A forensic engineer determines that the root cause of a compromise is a SQL injection attack. Which of the following should the engineer review to identify the command used by the threat actor?
Correct Answer: B. Application log. Application logs are the correct resource to identify SQL injection commands because they record interactions between users and the application, including input queries. A SQL injection attack manipulates database queries through vulnerable input fields, and those malicious queries are captured in the application’s request logs. By reviewing these, the forensic engineer can pinpoint the exact injected command used by the threat actor, reconstruct how the database was manipulated, and identify what data may have been exposed or altered. Application logs also help determine whether the attack was automated or manual, how long it persisted, and which parts of the system were affected.

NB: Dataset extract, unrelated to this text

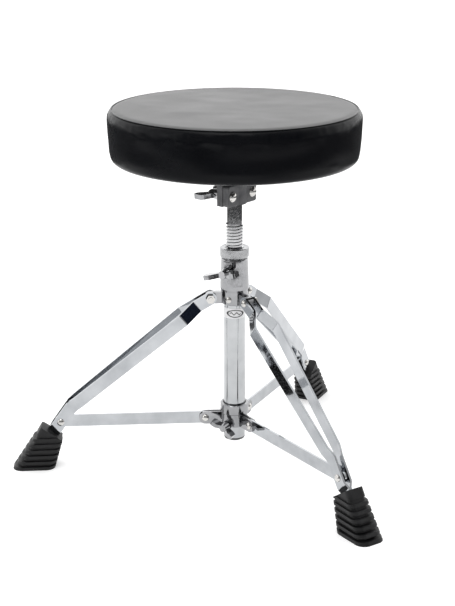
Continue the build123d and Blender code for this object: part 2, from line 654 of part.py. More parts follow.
def riveted(r, z, half):
    """A rivet across a leg, its round heads half away from the leg's middle plane."""
    front = dome(HEAD_RADIUS, HEAD_HEIGHT, shank=half)
    near = across(r, z, half)
    far = Plane(origin=(r, half, z), x_dir=(1, 0, 0), z_dir=(0, 1, 0))
    return placed(front, near, far)


hub_rivet = riveted(HUB_PIVOT_R, BRACE_Z, EAR_GAP + EAR_THICKNESS)
with BuildPart() as hub_rivets:
    for azimuth in LEGS.values():
        add(hub_rivet.rotate(Axis.Z, azimuth))
keep(hub_rivets.part, "hub_rivets")

# ---- one leg at azimuth 0, repeated at each leg's azimuth ----
BEND = (47.1, 210.9)
KNEE = (206.4, 81.5)
LEG_END = (243.8, 28.2)
LEG_SLOPE = 39.0
FOOT_SLOPE = 55.0
STRIP_STEPS = ((-9, 5.65), (19.3, 5.65), (42.2, 16.7), (214.9, 8.7), (228.2, 5.0), (259.0, 5.0),
               (265.5, 1.25), (296, 1.25))
leg_along = (cos(radians(LEG_SLOPE)), 0, -sin(radians(LEG_SLOPE)))
leg_up = (sin(radians(LEG_SLOPE)), 0, cos(radians(LEG_SLOPE)))
strip_plane = Plane(origin=(PIVOT_R, 0, PIVOT_Z), x_dir=leg_along, z_dir=leg_up)

with BuildPart() as bar:
    with BuildSketch(Plane.XZ):
        with BuildLine():
            FilletPolyline((PIVOT_R, PIVOT_Z), BEND, KNEE, LEG_END, radius=25)
        trace(line_width=BAR_WIDTH)
        with Locations((PIVOT_R, PIVOT_Z)):
            Circle(BAR_WIDTH / 2)
        with Locations((PIVOT_R, PIVOT_Z), (RIVET_R, BRACE_Z)):
            Circle(RIVET_RADIUS, mode=Mode.SUBTRACT)
    extrude(amount=-24)
    with BuildSketch(strip_plane):
        with BuildLine():
            FilletPolyline(*STRIP_STEPS, radius=3.0)
        trace(line_width=BAR_THICKNESS)
    extrude(amount=45, both=True, mode=Mode.INTERSECT)

LEG_NUT_FLATS = 10.0
LEG_NUT_HEIGHT = 4.4
THREAD_SHOWING = 0.9
BOLT_TOP_HALF = BAR_GAP_TOP + BAR_THICKNESS
BOLT_RIVET_HALF = BAR_GAP_RIVET + BAR_THICKNESS
bolt_head = dome(HEAD_RADIUS, HEAD_HEIGHT, shank=BAR_THICKNESS)
with BuildPart() as bolt_nut:
    with BuildSketch(Plane.XY):
        RegularPolygon(LEG_NUT_FLATS / 2, 6, major_radius=False)
    extrude(amount=LEG_NUT_HEIGHT)
    with BuildSketch(Plane.XY.offset(LEG_NUT_HEIGHT)):
        Circle(RIVET_RADIUS)
    extrude(amount=THREAD_SHOWING)
    with BuildSketch(Plane.XY):
        Circle(RIVET_RADIUS)
    extrude(amount=-BAR_THICKNESS)
head_plane = across(PIVOT_R, PIVOT_Z, BOLT_TOP_HALF)
nut_plane = Plane(origin=(PIVOT_R, BOLT_TOP_HALF, PIVOT_Z), x_dir=(1, 0, 0), z_dir=(0, 1, 0))
with BuildPart() as pivot_bolt:
    with Locations(head_plane.location):
        add(bolt_head)
    with Locations(nut_plane.location):
        add(bolt_nut.part)
leg_rivet = riveted(RIVET_R, BRACE_Z, BOLT_RIVET_HALF)
spacer_gap = BAR_GAP_RIVET - BRACE_THICKNESS / 2 - 0.2
spacer = washer(RIVET_RADIUS, 6.0, spacer_gap)
spacer_near = across(RIVET_R, BRACE_Z, BAR_GAP_RIVET - spacer_gap)
spacer_far = Plane(origin=(RIVET_R, BAR_GAP_RIVET - spacer_gap, BRACE_Z), x_dir=(1, 0, 0), z_dir=(0, 1, 0))
spacers = placed(spacer, spacer_near, spacer_far)

with BuildPart() as brace:
    with BuildSketch(across((HUB_PIVOT_R + RIVET_R) / 2, BRACE_Z)):
        SlotCenterToCenter(RIVET_R - HUB_PIVOT_R, BRACE_WIDTH)
        with GridLocations(RIVET_R - HUB_PIVOT_R, 0, 2, 1):
            Circle(RIVET_RADIUS + RUNNING, mode=Mode.SUBTRACT)
    extrude(amount=BRACE_THICKNESS / 2, both=True)

# ---- rubber foot ----
FOOT_TOP = (232.6, 46.6)
FOOT_TOP_LENGTH = 30.6
FOOT_TOP_WIDTH = 23.0
FOOT_SOLE_R = 254.0
FOOT_SOLE_LENGTH = 44.0
FOOT_SOLE_WIDTH = 29.0
FOOT_TOP_CORNER = 4.5
FOOT_SOLE_CORNER = 9.0
FOOT_RIBS = 5
RIB_PITCH = 7.5
RIB_THICKNESS = 3.3
LOW_RIB_Z = 7.9
SOLE_THICKNESS = 4.0
BLOCK_BOTTOM = 45.2
foot_across = (sin(radians(FOOT_SLOPE)), 0, cos(radians(FOOT_SLOPE)))
foot_up = (-cos(radians(FOOT_SLOPE)), 0, sin(radians(FOOT_SLOPE)))


def foot_hull(grow):
    """The foot's tapering block: out to the ribs' rims when grow is 1, to the grooves' floor when 0."""
    top = Plane(origin=(FOOT_TOP[0], 0, FOOT_TOP[1]), x_dir=foot_across, z_dir=foot_up)
    sole = Plane(origin=(FOOT_SOLE_R + 2.6 * grow, 0, 0), x_dir=(1, 0, 0), z_dir=(0, 0, 1))
    with BuildPart() as hull:
        with BuildSketch(top):
            RectangleRounded(FOOT_TOP_LENGTH + 2.4 * grow, FOOT_TOP_WIDTH + 3.0 * grow, FOOT_TOP_CORNER)
        with BuildSketch(sole):
            RectangleRounded(FOOT_SOLE_LENGTH + 9.4 * grow, FOOT_SOLE_WIDTH + 8.0 * grow,
                             FOOT_SOLE_CORNER + 3.0 * grow)
        loft(ruled=True)
    return hull.part


def layer(bottom, thickness):
    """A wide flat slab over one leg's foot."""
    with BuildPart() as slab:
        with BuildSketch(Plane.XY.offset(bottom)):
            with Locations((250, 0)):
                Rectangle(120, 80)
        extrude(amount=thickness)
    return slab.part


rib_rim = foot_hull(1)
with BuildPart() as foot:
    add(foot_hull(0))
    for step in range(FOOT_RIBS):
        add(rib_rim & layer(LOW_RIB_Z + step * RIB_PITCH, RIB_THICKNESS))
    add(rib_rim & layer(0, SOLE_THICKNESS))
    add(foot_hull(0.5) & layer(BLOCK_BOTTOM, 20))
    add(bar.part, mode=Mode.SUBTRACT)
    add(bar.part.mirror(Plane.XZ), mode=Mode.SUBTRACT)

for name, azimuth in LEGS.items():
    keep(swung(bar.part, azimuth), f"leg_{name}_bar_a")
    keep(swung(bar.part.mirror(Plane.XZ), azimuth), f"leg_{name}_bar_b")
    keep(swung(pivot_bolt.part, azimuth), f"leg_{name}_pivot_bolt")
    keep(swung(leg_rivet, azimuth), f"leg_{name}_rivet")
    keep(swung(spacers, azimuth), f"leg_{name}_spacers")
    keep(swung(brace.part, azimuth), f"leg_{name}_brace")
    keep(swung(foot.part, azimuth), f"leg_{name}_foot")
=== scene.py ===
import bmesh
import bpy
import math
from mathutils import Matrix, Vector, noise


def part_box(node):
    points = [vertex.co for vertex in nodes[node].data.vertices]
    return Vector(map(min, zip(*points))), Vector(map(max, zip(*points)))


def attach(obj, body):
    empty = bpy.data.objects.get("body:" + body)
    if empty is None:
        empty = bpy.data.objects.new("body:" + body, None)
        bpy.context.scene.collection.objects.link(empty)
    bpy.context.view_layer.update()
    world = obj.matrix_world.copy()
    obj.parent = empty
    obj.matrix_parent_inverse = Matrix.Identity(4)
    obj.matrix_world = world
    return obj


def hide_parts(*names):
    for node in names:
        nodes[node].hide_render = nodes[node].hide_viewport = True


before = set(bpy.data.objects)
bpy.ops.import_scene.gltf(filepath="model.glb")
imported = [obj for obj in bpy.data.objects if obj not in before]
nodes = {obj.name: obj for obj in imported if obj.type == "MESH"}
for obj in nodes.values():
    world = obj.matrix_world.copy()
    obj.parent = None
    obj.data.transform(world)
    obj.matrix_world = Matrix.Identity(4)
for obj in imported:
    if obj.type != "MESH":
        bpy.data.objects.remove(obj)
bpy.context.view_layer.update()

# A folding drum throne: black vinyl seat, chromed rod, tube and twin-bar legs, ribbed rubber feet.
# Metres, in the CAD frame. The part's own places come from the CAD nodes' boxes. The studio and the
# camera are placed around them.

LEG_NAMES = ("left", "front", "rear")


def middle(node):
    low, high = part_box(node)
    return (Vector(low) + Vector(high)) / 2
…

Unlike system logs, which focus on OS events, or Netflow logs, which show traffic flow but not payloads, application logs contain the necessary detail to trace the malicious SQL commands. This step is critical for confirming the exploitation path and designing appropriate mitigations.

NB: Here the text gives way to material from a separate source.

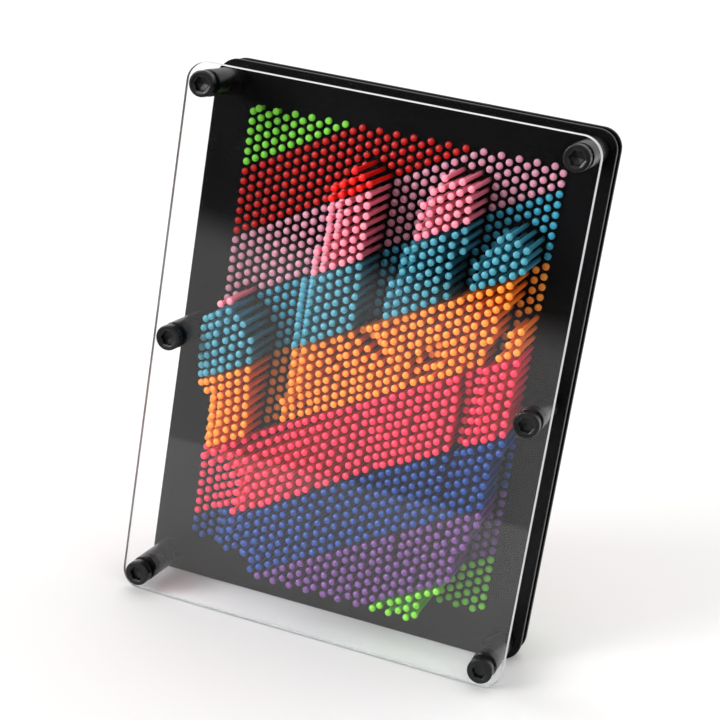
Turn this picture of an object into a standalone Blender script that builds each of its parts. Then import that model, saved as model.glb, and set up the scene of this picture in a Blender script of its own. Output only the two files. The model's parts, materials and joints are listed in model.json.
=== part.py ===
"""Pin art impression toy: a clear sheet and two drilled black plates, held apart by six posts.

The pins slide through the two plates along Y. They stand in slanted rows of one colour each,
so pins are named by column (0 at the left) and by slanted row (0 at the top left corner).
Pins that travel together are one block with the outline of the group, and the plates have
a window for each block. The clear sheet faces -Y, and the toy stands on its plates' lower edges.
"""

import math

import bmesh
import bpy

MM = 0.001

# Clear sheet and plates
BOARD_WIDTH = 150 * MM
BOARD_HEIGHT = 200 * MM
CORNER_RADIUS = 7.5 * MM
CLEAR_THICKNESS = 3.0 * MM
PLATE_THICKNESS = 2.5 * MM
PLATE_SPACING = 6.0 * MM
CHAMBER_DEPTH = 25.4 * MM
SEAT_GAP = 0.3 * MM

# Posts
POST_INSET = 7.6 * MM
CAP_DIAMETER = 9.3 * MM
CAP_LENGTH = 3.6 * MM
CAP_CHAMFER = 0.4 * MM
SOCKET_ACROSS_CORNERS = 5.4 * MM
SOCKET_DEPTH = 2.2 * MM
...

Why Other Options are Incorrect:
A. Metadata provides descriptive information about files or records but does not capture real-time SQL commands or injection attempts.
C. System log tracks operating system events such as logins, process starts, or errors, not specific SQL queries executed by an application.
D. Netflow log records traffic flows (source, destination, port, protocol) but not the content of SQL commands. It shows that traffic occurred, not what the attacker injected.